The single best guarantee of ensuring a successful, fulfilling life for a young person is still a rigorous, well-rounded liberal arts education. That is a bit miraculous, given the scale and pace of the current social, economic, and technological changes we are witnessing. But it is true.


A brief rationale: knowledge remains the key to academic and professional success nowadays, but not in its pure form. As they say, it’s not what you know, it’s what you can do with the knowledge. But that is precisely the goal of a quality liberal arts education: to teach young people “The best which has been thought and said,” as Matthew Arnold described the cultural canon, and simultaneously to familiarize them with the ways in which educated people think about, discuss, critique, and generally engage with the ideas and issues that have formed civilization. There can be no greater task and challenge for both educators and students, there is no conceivable cognitive, aesthetic, emotional or social capability or sensibility that a truly excellent liberal arts education cannot provide.

Does the classical paradigm need to be brought into the 21st century? Absolutely. Far more women, people of color, the voices of the common people and dispossessed…all must be put firmly into the core of the canon if the liberal arts are to retain their relevance in modern times. And some heartfelt mea culpas would not be inappropriate either. Just as importantly, the humanities need to explore new ways to respond to the digital age. It very well might be that the age of print is behind us: so what shall lovers of Dickinson and Flaubert do, hide away in libraries waiting for the world to end? Young people today are more in need of the insights and experiences of history’s greatest writers, thinkers, and artists than ever before. The question is how to get them interested in slow, subtle and deliberate thinking and feeling when their devices are leading them in precisely the opposite direction.

Above all, we should never forget the shining core and promise of a genuinely deep, broad humanistic education: to ‘educare’ , “lead out”, from every learner, in consonance with the contours of the most profound ideas, art, and language of our civilization, their intellectual and aesthetic best. Education is for eternity, not just to get a job.

Teaching the Insistent Now

Schools have traditionally been far too focused on the past. Alfred North Whitehead referred to the “insistent present”, and he reminded us that the present world we are living in is all that exists.
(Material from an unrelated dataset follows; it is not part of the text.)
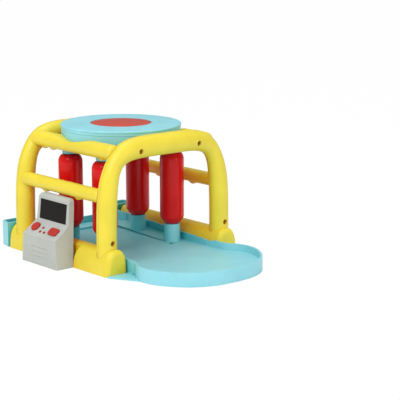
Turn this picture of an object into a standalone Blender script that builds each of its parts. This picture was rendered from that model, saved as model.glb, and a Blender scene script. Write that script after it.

The primary purpose of school is to prepare young people to live in the current age and the near future, which they will have to survive in. This does not mean that history or classic literature are not valuable; they are.  But they derive their fundamental worth from how they prepare us to understand and thrive in the modern world. Educators, including those responsible for creating educational policy as well as administrators, have not sufficiently understood this fundamental truth. All students should be afforded the opportunity to study current events, global challenges such as the climate crisis and socioeconomic inequality, and modern movements and societal and technological trends such as AI and automation that promise to profoundly impact their lives in the very near future. To reiterate: this should be considered a basic human and generational right of young people, not to be infringed upon for any reason.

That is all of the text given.